How to Balance Risk When Investing in Real Estate

Many investors get into real estate to earn extra or passive income, but investing can become a financial drain without balancing risk. Before buying a property, planning for any dangers and adding them to your investing budget is essential. Here are some steps you can take to build this plan and understand the stakes of investing in real estate.


Conduct Thorough Market Research

The most essential step in real estate investment is finding and knowing the market you want to buy in. Research local real estate trends, property values, and economic indicators. Are you in an area where the market is hot for demand, like Windsor, Durham, or Greater Sudbury? Are property values rising or falling? Is the area experiencing population growth or decline? Are there any planned developments or infrastructure projects? This information lets you make the best decisions for your goals and find potential properties to buy.


Set Clear Investment Goals

Having well-defined investment goals is fundamental to balancing risk. Are you looking for short-term gains through property flipping, or are you interested in long-term rental income? Each strategy comes with varying levels of chance. While flipping properties can yield quick profits, it involves more significant short-term dangers, like a surge in construction materials or unexpected structural problems, than rental income stability. Clearly outline your objectives with your investment and any possible risks with that strategy.


Diversify Your Portfolio

Diversification is a tried-and-true technique in investment for managing danger. Instead of putting all your resources into a single property, consider spreading your investments across different types of properties or even multiple geographic locations. This way, if one market experiences a downturn, your entire portfolio won't be compromised.

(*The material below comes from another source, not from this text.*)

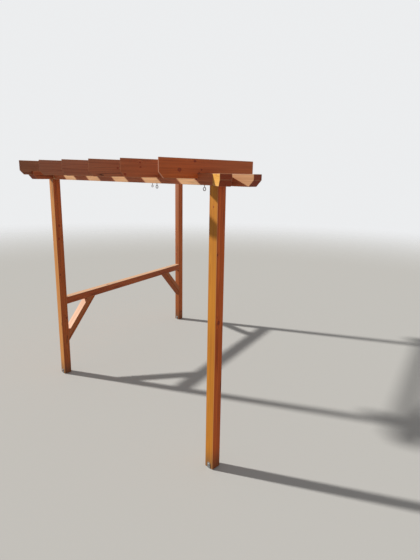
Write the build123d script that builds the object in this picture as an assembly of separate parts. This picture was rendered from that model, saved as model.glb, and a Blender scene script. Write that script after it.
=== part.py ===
from build123d import *
from math import atan2, cos, degrees, hypot, radians, sin
import os

# Garden pergola on three posts, millimetres, +Z up.
# The origin is on the floor, under the middle of the corner post.
# X runs along the front beam and Y along the rafters, towards the back.

# Timber sections
POST = 100.0
BEAM_WIDTH = 100.0
BEAM_HEIGHT = 100.0
RAFTER_THICKNESS = 45.0
RAFTER_DEPTH = 170.0
RAIL_SECTION = 100.0
BRACE_WIDTH = 100.0
BRACE_DEPTH = 100.0

# Where the posts stand, in plan: middle of each post
CORNER_POST = (0.0, 0.0)
FRONT_POST = (3007.0, 0.0)
REAR_POST = (-752.0, 2859.0)

# Heights above the floor
BEAM_UNDERSIDE = 2765.0
RAIL_TOP = 1135.0

# How far each beam runs past the middle of its end posts
FRONT_BEAM_PAST = 438.0
SIDE_BEAM_PAST = 365.0
DIAGONAL_BEAM_PAST = 393.0

# Sawn slopes on the lower corner of the ends
BEAM_SLOPE = 52.0
RAFTER_SLOPE = 50.0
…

Perform Thorough Due Diligence

Never underestimate the importance of due diligence. Thorough property inspections, title searches, and an understanding of the legal aspects of the transaction are all part of having due diligence. Are there any liens on the property? Are there zoning restrictions that might affect your plans? If you neglect the small factors of this investment, you expose yourself to unexpected complications that could cost you.


Calculate Your Financial Risks

Investing in real estate requires a deep understanding of your financial capacity and limits. Assess how much you can realistically invest without jeopardizing your financial stability. Consider how this will affect your credit score, existing debts, and the potential for unexpected expenses. Painting a clear picture of your finances will help you determine the level of risk you can comfortably take on.


Have a Contingency Plan

No investment is entirely risk-free, so it's wise to have a contingency plan in place. What will you do if your property doesn't sell as quickly as expected? What if you can't find tenants for your rental property? Having backup strategies ready can help you navigate unexpected challenges without rash decisions.

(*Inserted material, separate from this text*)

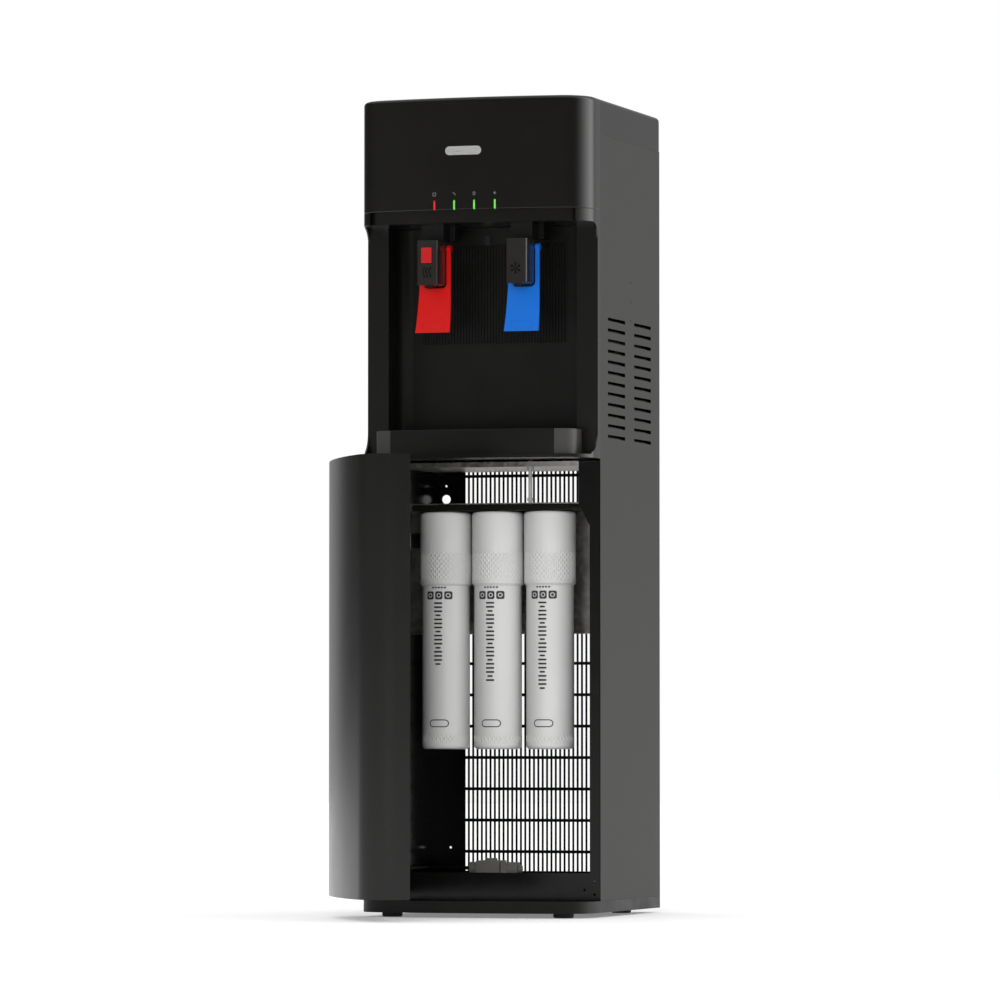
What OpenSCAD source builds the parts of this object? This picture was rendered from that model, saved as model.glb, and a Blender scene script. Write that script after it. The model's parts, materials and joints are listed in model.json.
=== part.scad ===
// Floor-standing bottleless water dispenser with a filter bay behind a bowed door.
// Millimetres. x is to the right, y to the back, z up from the floor.
// x = 0 is the middle of the cabinet and y = 0 is the front edge of its side sheets.

/* [Cabinet] */
// Width over the side sheets
body_w = 308; // [298:0.1:370]
// Depth of the side sheets
body_d = 268; // [262:1:300]
// Height from the floor to the top
total_h = 1040; // [1010:1:1250]
// How far the front plastics stand ahead of the side sheets
front_d = 70; // [68:1:78]
// Rise of the bow across the front
front_bow = 15; // [8:1:20]
// Plan radius of the two front corners
corner_r = 42; // [32:1:46]
// Thickness of the folded sheet
sheet_t = 1.2; // [0.8:0.1:1.6]
// Wall of the moulded plastics
wall_t = 2.8; // [2.2:0.1:3.4]

/* [Base] */
// Height of the glide feet
foot_h = 6; // [4:1:12]
// Diameter of the glide feet
foot_dia = 26; // [20:1:32]
// Height of the base moulding
base_h = 15; // [12:1:20]

/* [Dispensing recess] */
// Height of the recess between lip and ceiling
recess_h = 295; // [285:1:320]
// Distance from the cabinet front edge to the back wall of the recess
recess_d = 40; // [34:1:48]
// Width of one column beside the recess
column_w = 28; // [24:1:32]
// How far the columns stand ahead of the side sheets
column_d = 11; // [8:1:14]
// Thickness of the lip under the tray
lip_h = 4.5; // [3.5:0.5:6]
// Height of the inset band under the display housing
band_h = 16; // [14:1:20]
// Height of the display housing
housing_h = 143; // [130:1:150]

/* [Taps] */
// Distance between the two taps
tap_pitch = 118.6; // [98.8:0.2:126]
// Width of a tap body
tap_w = 29; // [24:1:30]
// Height of a tap body
tap_h = 57; // [50:1:60]
// Width of a lever at its lower edge
lever_w = 46; // [44:1:50]
// Width of a lever at its pin
lever_top_w = 41.6; // [40:0.2:44]
// Height of a lever below its pin
lever_h = 107.5; // [101:0.5:113]
// Thickness of a lever
lever_t = 2.5; // [2:0.1:3]

/* [Drip tray] */
// Height of the tray
tray_h = 32; // [28:1:36]
// Ledge of the lip that shows ahead of the tray
tray_ledge = 8; // [6:1:14]
// How far the front of the tray stands past the recess on each side
tray_flare = 8.5; // [0:0.5:12]
// Slots in the tray grille
grille_slots = 21; // [11:2:25]

/* [Door] */
// Angle at which the door stands open
door_open = 62; // [0:1:100]
// Gap under the door
door_gap = 6.5; // [6.5:0.5:10]
// Radius of the door knuckles
knuckle_r = 3; // [2.8:0.1:3]
// Radius of the hinge pins
hinge_pin_r = 1.5; // [1.2:0.1:1.6]

/* [Filters] */
// Number of filter cartridges
filters = 3; // [3]
// Distance between neighbouring cartridges
filter_pitch = 70; // [69:1:84]
// Diameter of the grip head of a cartridge
head_dia = 66.6; // [62:0.2:67]
// Height of the grip head
head_h = 92; // [80:1:100]
// Diameter of the cartridge body
filter_dia = 61; // [54:1:61]
// Height of the cartridge body below the head
filter_body_h = 212; // [190:1:230]

/* [Hidden] */
$fn = 64;
eps = 0.01;

// Radial clearance of a pin in its bore
pin_gap = 0.1;

// Levels
base_z = foot_h;
bay_z = base_z + base_h;
housing_z = total_h - housing_h;
band_z = housing_z - band_h;
recess_z = band_z - recess_h;
lip_z = recess_z - lip_h;
shelf_top = lip_z - 2.5;
floor_top = bay_z + 24.2;
cap_z = total_h - 45;
grille_top = lip_z + 8;

// Half widths and planes
half_w = body_w / 2;
in_x = half_w - sheet_t;
recess_x = half_w - column_w;
window_x = half_w - 14.4;
gusset_x = half_w - 29;
back_out = body_d - 0.4;
back_in = back_out - sheet_t;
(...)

Factor in Property Management

Your contribution to real estate investment does not end with buying the property, so it's essential to factor in property management. Will you manage the property yourself, or will you hire a management company? Property management can significantly impact your investment's success. You may be too busy to address tenant issues, which could require you to outsource management, but it's an added cost that should be factored into your calculations.


Stay Informed About Financing Options

Financing plays a pivotal role in real estate investment. Stay informed about the various financing options available to you, from traditional mortgages to creative methods like seller financing or private lending. Each option comes with its own set of dangers and benefits, and knowing about funding can help you secure the best terms for your investment.


Keep an Eye on Cash Flow

Positive cash flow is the lifeblood of a successful real estate investment. Your rent should ideally cover your mortgage payments, property taxes, and maintenance costs and leave you a profit. Overestimating rental income or underestimating expenses can lead to negative cash flow, strain your finances, and increase risk exposure.


Consult with Professionals

Navigating the complexities of real estate investment often requires professional guidance. Agents, financial advisors, attorneys, and accountants can offer valuable insights and ensure you're making well-informed decisions. While there's a cost associated with their services, they can steer you clear of many common mistakes rookie investors make.

Balancing risk in real estate investing is a delicate act that requires a combination of research, strategic planning, and a willingness to adapt. While these dangers can never be fully eliminated, careful consideration and a well-rounded approach can position you to profit from this investment and prevent unexpected costs.